The Brooklyn DIY ethos is covered in The Farm on the Roof, a book by Anastasia Cole Plakias about the successful for-profit rooftop farms started by Brooklyn Grange. It’s not just a book about urban farming, Daly said, “it’s a business book where the principles can apply to anyone starting a new and unusual business.” Related is Made in Brooklyn: The Essential Guide to the Borough’s Artisanal Food and Drink Makers by Melissa Schreiber Vaughan and Susanne König is an atlas of Brooklyn’s small-scale and family-operated food-based businesses.
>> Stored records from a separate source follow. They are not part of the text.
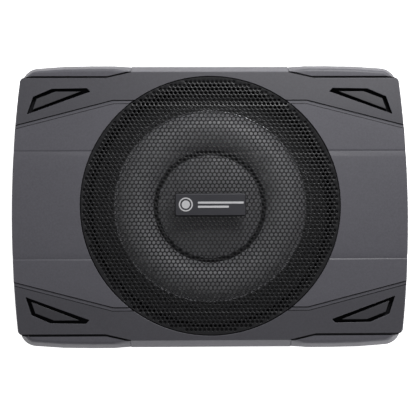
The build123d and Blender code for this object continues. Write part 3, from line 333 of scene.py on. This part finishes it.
def softened(node_name, width, clamp=False, paints=(), reshape=None):
    """A copy of a CAD node with rounded edges, in its place; paints are (finish, test) for its faces."""
    source = frame["nodes"][node_name]
    mesh = bpy.data.meshes.new(f"{node_name}_shell")
    shape = bmesh.new()
    shape.from_mesh(source.data)
    bmesh.ops.remove_doubles(shape, verts=shape.verts, dist=2e-6)
    bmesh.ops.dissolve_limit(shape, angle_limit=FLAT_WITHIN, verts=shape.verts, edges=shape.edges)
    if reshape:
        reshape(shape)
    shape.to_mesh(mesh)
    shape.free()
    if mesh.has_custom_normals:
        mesh.attributes.remove(mesh.attributes["custom_normal"])
    for edge in mesh.edges:
        edge.use_edge_sharp = False
    mesh.shade_smooth()
    piece = new_piece(f"{node_name}_shell", mesh, source["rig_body"], SLOT_OF[node_name], [node_name])
    bevel = piece.modifiers.new("round_edges", "BEVEL")
    bevel.width = width
    bevel.segments = 2
    bevel.limit_method = "ANGLE"
    bevel.angle_limit = ROUND_FROM
    bevel.use_clamp_overlap = clamp
    bevel.loop_slide = True
    bevel.miter_outer = "MITER_ARC"
    even = piece.modifiers.new("even_normals", "WEIGHTED_NORMAL")
    even.weight = 80
    apply_modifiers(piece)
    for number, (look, test) in enumerate(paints, 1):
        piece.data.materials.append(MATERIALS[look])
        for face in piece.data.polygons:
            corners = [piece.data.vertices[v].co / MM for v in face.vertices]
            if test(corners, face.normal):
                face.material_index = number
    return piece


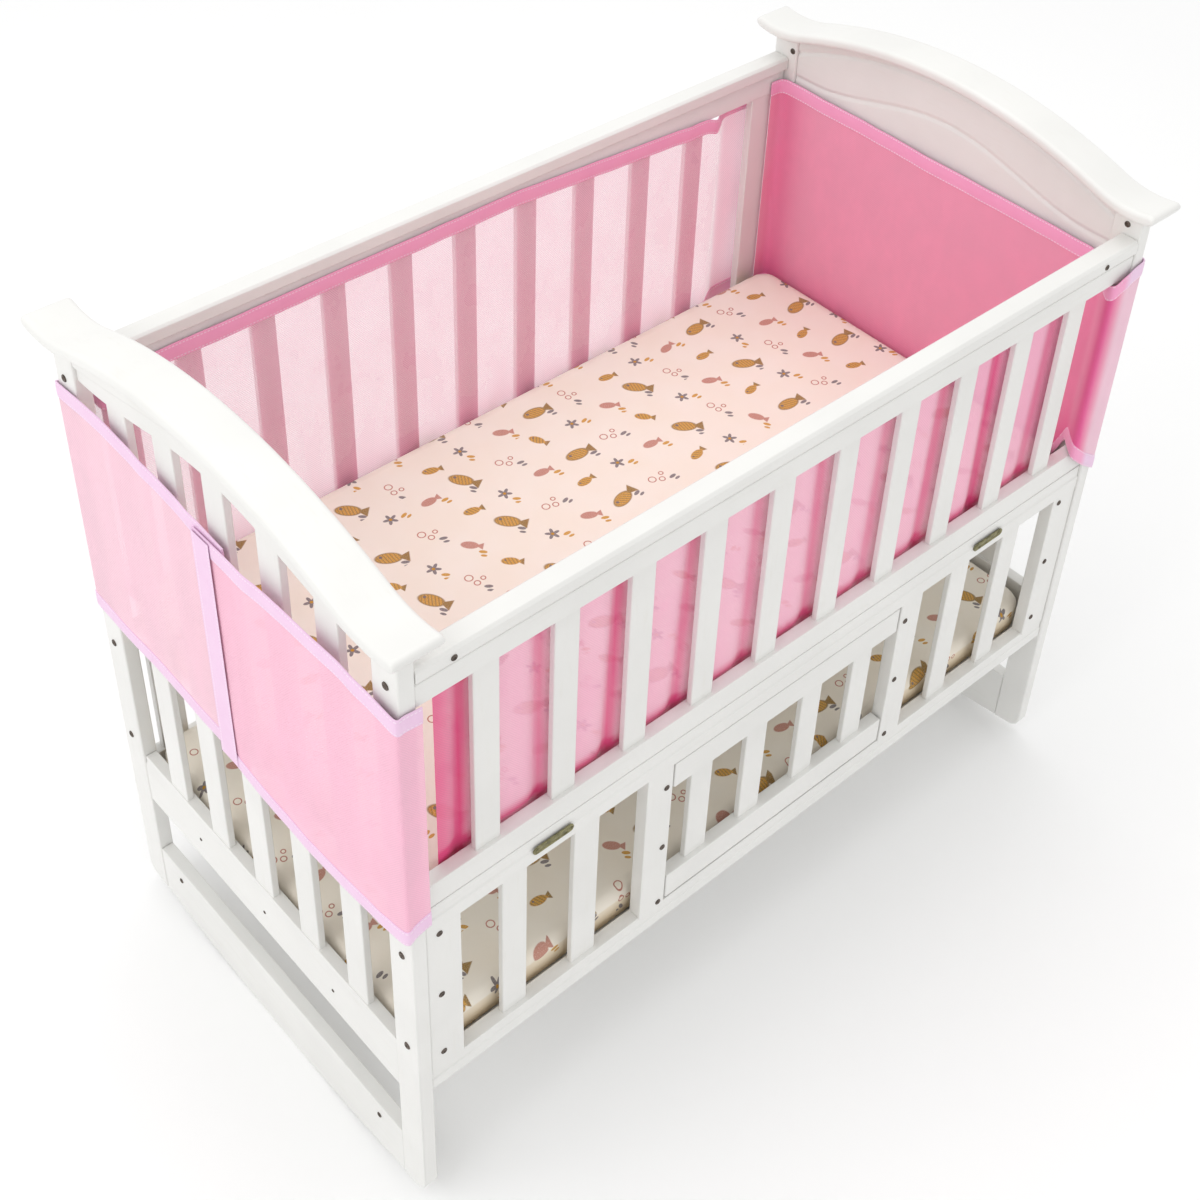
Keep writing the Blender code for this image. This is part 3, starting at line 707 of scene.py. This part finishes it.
LOWER_UPRIGHTS = (  # kind, near x, far x of each upright, right half
    ("stile", 0.1790, 0.2155),
    ("slat", 0.2759, 0.3095),
    ("slat", 0.3716, 0.4034),
    ("stile", 0.4596, 0.5015),
)
GATE_HALF = 0.1765
GATE_LOW, GATE_HIGH = (0.2365, 0.2740), (0.4236, 0.4610)
GATE_SLATS, GATE_SLAT_WIDE = (0.044, 0.128), 0.032


def build_lower_front():
    """Fixed lower frame with its stiles, and the gate between the two middle stiles."""
    long_rail("lower_front_top_rail", -1, LOWER_TOP_RAIL, step=0.0016, nodes=("front_lower_frame",))
    long_rail("lower_front_bottom_rail", -1, BOTTOM_RAIL, step=0.0016)
    low, high = BOTTOM_RAIL[1] - 0.003, LOWER_TOP_RAIL[0] + 0.003
    stiles, slats = [], []
    for kind, near, far in LOWER_UPRIGHTS:
        for side in (-1, 1):
            x_range = tuple(sorted((side * near, side * far)))
            if kind == "stile":
                stiles.append((x_range, (-RAIL_FACE + 0.0004, -RAIL_BACK - 0.0004), (low, high)))
            else:
                slats.append((x_range, mirrored(SLAT_Y), (low, high)))
    bars("lower_front_stiles", stiles, "z")
    bars("lower_front_slats", slats, "z")
    depth = (-RAIL_FACE + 0.001, -RAIL_BACK - 0.001)
    rails = [((-GATE_HALF, GATE_HALF), depth, level) for level in (GATE_LOW, GATE_HIGH)]
    bars("gate_rails", rails, "x", nodes=("front_gate",))
    places = [side * x for x in GATE_SLATS for side in (-1, 1)]
    slat_row("gate_slats", places, -1, GATE_LOW[1] - 0.003, GATE_HIGH[0] + 0.003, GATE_SLAT_WIDE)


def build_back():
    top_rail("back_top_rail", 1, "back_rail_frame")
    long_rail("back_bottom_rail", 1, BOTTOM_RAIL, step=0.002)
    low, high = BOTTOM_RAIL[1] - LET_IN, TOP_RAIL[0] + LET_IN
    slat_row("back_slat_row", [BACK_FIRST + i * BACK_PITCH for i in range(BACK_SLATS)], 1, low, high)
    faces = (SLAT_Y[0] - 0.001, SLAT_Y[1] + 0.002)
    bars("back_stiles", [(BACK_STILE, faces, (low, high)), (mirrored(BACK_STILE), faces, (low, high))], "z")


def build_ends():
    for node, axis in (
        ("post_foot_front", "z"), ("post_foot_back", "z"), ("post_head_front", "z"), ("post_head_back", "z"),
        ("foot_rocker", "y"), ("head_rocker", "y"), ("head_slats", "y"), ("deck", "x"), ("lower_deck", "x"),
    ):
        eased_copy(node + "_eased", node, axis, 0.0022 if node.startswith("post") else 0.0016)
    build_cap("foot_arched_cap", "foot_cap", -1)
    build_cap("head_arched_cap", "head_cap", 1)
    build_foot_end()
    build_head_board()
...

You won’t find just artisanal pickles and small-batch whiskey in it.

“The authors made a point of not only including new and young businesses that we might be familiar with from the neighborhoods of Williamsburg and Greenpoint and Park Slope,” Daly said, “but also long-established small family businesses.”

The fiction list is just as diverse, with stories about ghosts, families, adoption, mysterious disappearances and more. One of the books that stood out for Corbett Cavouras is Don’t Let My Baby Do Rodeo by Boris Fishman, in which a Ukrainian-Russian immigrant couple adopts an American boy. The new parents try to come to terms with their immigrant past while raising a child who might as well be from another planet. The book takes place in New Jersey, but it is the quintessential Brooklyn story, according to Corbett Cavouras, because “it’s about immigrants struggling with the idea of what place is and how it informs who you are.”

The Beautiful Bureaucrat by Helen Phillips explores that same theme in a different way. It takes place in an unnamed gritty, Bushwick-like industrial neighborhood. It’s a dystopian future where the heroine takes on a mindless data-entry job in a sinister bureaucracy. The plot, while dipping into thriller territory, also grapples with identity and how your surroundings can define it.

One of the stranger ideas is We Love You, Charlie Freeman by Kaitlyn Greenidge. An African-American family is invited to move into a Berkshires mansion as part of a social experiment. The catch? They have to live with a chimpanzee. While the premise sounds light and comical, the plot quickly turns serious. “There’s a lot of interesting stuff about culture and what makes a family and also race in America.” Corbett Cavouras said. “It’s also a fantastic read.”



Aside from traditional “literary” novels, there is also genre fiction. For example, The Ballad of Black Tom by Victor Lavalle is based on a classic H. P. Lovecraft sci-fi story. According to Corbett Cavouras, stories like these are in the Brooklyn spirit because they represent the borough’s diverse tastes.

“We’re thrilled when the bookstores bring us sort of the more offbeat genres, because we like to know that those count as literature,” she said. “They certainly do to our patrons.”

So what makes a Brooklyn book? It’s not just being about Brooklyn or written by a Brooklynite — though that helps. Brooklyn is a huge, diverse place where many people come to reinvent themselves or try something new. All of the books, both Corbett Cavouras and Daly agree, touch on that theme in some way or another.

The ultimate goal of the Brooklyn Eagles Literary Prize is not just to choose the most Brooklyn book, but also to open up the possibilities of reading to Brooklyn library patrons. Even if you can’t read them all, some are bound to appeal to you — maybe some you would never have considered reading.

All of the books on the fiction and nonfiction long lists are available to borrow at the Brooklyn Public Library. The Brooklyn Eagles Literary Prize short lists are out now. The winners will be announced at the Brooklyn Classic on Oct. 21.